(Records)
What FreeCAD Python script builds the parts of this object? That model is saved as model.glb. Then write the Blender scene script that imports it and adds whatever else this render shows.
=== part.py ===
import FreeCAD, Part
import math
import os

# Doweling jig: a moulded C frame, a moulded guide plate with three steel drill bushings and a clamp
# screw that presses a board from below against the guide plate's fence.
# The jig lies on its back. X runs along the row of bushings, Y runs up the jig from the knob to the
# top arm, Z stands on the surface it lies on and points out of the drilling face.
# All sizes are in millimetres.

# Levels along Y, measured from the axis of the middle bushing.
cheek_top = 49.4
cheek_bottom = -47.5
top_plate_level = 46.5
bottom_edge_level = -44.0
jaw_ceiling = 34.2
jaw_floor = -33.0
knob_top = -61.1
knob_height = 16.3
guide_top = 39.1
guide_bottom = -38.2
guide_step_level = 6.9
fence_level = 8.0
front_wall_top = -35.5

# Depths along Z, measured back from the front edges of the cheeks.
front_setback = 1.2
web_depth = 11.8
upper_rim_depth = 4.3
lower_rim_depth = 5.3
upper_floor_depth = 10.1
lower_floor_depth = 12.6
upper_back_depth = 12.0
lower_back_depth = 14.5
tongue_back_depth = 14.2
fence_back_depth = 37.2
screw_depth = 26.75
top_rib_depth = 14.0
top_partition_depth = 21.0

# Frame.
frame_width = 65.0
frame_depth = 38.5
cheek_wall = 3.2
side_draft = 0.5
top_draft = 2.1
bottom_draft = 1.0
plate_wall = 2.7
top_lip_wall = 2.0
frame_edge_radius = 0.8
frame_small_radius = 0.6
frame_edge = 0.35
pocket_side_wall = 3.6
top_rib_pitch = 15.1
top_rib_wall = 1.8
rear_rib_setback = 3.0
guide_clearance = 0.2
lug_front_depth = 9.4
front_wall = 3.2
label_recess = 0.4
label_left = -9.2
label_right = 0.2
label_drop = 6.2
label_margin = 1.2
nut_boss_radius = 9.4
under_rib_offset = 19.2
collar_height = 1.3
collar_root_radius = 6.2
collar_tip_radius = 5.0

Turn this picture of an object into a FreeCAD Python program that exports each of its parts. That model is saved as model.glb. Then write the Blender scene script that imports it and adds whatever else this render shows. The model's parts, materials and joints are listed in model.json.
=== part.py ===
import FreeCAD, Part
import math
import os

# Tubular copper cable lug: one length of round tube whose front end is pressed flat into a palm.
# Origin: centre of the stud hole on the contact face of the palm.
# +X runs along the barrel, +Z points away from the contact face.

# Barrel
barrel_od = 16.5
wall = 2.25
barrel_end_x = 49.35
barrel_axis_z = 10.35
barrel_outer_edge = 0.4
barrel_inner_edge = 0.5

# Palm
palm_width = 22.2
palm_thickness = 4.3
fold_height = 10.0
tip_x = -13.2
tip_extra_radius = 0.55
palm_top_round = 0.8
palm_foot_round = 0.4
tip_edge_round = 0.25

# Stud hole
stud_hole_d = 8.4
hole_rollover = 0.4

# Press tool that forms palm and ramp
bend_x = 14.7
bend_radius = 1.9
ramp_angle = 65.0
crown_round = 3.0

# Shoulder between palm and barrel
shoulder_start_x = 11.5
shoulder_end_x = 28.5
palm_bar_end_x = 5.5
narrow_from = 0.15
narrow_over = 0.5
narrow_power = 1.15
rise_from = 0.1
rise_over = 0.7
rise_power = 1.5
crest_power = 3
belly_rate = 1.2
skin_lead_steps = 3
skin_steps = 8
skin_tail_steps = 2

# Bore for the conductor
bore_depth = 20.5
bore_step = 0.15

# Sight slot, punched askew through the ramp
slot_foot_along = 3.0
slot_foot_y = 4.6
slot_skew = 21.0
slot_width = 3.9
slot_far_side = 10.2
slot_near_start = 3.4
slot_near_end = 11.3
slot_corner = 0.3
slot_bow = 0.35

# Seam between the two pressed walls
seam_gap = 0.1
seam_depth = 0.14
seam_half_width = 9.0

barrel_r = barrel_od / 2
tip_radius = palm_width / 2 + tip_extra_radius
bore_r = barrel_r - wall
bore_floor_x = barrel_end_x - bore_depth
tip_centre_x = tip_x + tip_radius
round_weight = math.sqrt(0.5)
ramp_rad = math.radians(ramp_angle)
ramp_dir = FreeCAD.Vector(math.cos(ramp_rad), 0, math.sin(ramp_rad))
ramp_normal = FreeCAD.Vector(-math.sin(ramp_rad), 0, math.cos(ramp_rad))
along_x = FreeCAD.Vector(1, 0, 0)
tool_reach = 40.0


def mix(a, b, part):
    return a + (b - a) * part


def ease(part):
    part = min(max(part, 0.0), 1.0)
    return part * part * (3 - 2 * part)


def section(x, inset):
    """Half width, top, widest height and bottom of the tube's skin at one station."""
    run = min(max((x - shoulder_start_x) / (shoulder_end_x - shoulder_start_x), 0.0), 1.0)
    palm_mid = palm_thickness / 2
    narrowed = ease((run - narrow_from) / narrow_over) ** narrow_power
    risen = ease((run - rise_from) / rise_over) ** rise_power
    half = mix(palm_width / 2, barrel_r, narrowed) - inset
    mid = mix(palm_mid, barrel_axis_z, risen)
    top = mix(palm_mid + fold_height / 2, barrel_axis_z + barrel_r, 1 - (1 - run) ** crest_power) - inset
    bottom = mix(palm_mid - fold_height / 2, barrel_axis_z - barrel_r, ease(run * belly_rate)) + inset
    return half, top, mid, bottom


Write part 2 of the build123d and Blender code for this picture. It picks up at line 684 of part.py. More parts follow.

CHALLENGE: Word for word, reproduce the listing above from its start up to and including the line that has "top_partition_depth = 21.0". Give only those lines.

SOLUTION TO THE PROBLEM:
What FreeCAD Python script builds the parts of this object? That model is saved as model.glb. Then write the Blender scene script that imports it and adds whatever else this render shows.
=== part.py ===
import FreeCAD, Part
import math
import os

# Doweling jig: a moulded C frame, a moulded guide plate with three steel drill bushings and a clamp
# screw that presses a board from below against the guide plate's fence.
# The jig lies on its back. X runs along the row of bushings, Y runs up the jig from the knob to the
# top arm, Z stands on the surface it lies on and points out of the drilling face.
# All sizes are in millimetres.

# Levels along Y, measured from the axis of the middle bushing.
cheek_top = 49.4
cheek_bottom = -47.5
top_plate_level = 46.5
bottom_edge_level = -44.0
jaw_ceiling = 34.2
jaw_floor = -33.0
knob_top = -61.1
knob_height = 16.3
guide_top = 39.1
guide_bottom = -38.2
guide_step_level = 6.9
fence_level = 8.0
front_wall_top = -35.5

# Depths along Z, measured back from the front edges of the cheeks.
front_setback = 1.2
web_depth = 11.8
upper_rim_depth = 4.3
lower_rim_depth = 5.3
upper_floor_depth = 10.1
lower_floor_depth = 12.6
upper_back_depth = 12.0
lower_back_depth = 14.5
tongue_back_depth = 14.2
fence_back_depth = 37.2
screw_depth = 26.75
top_rib_depth = 14.0
top_partition_depth = 21.0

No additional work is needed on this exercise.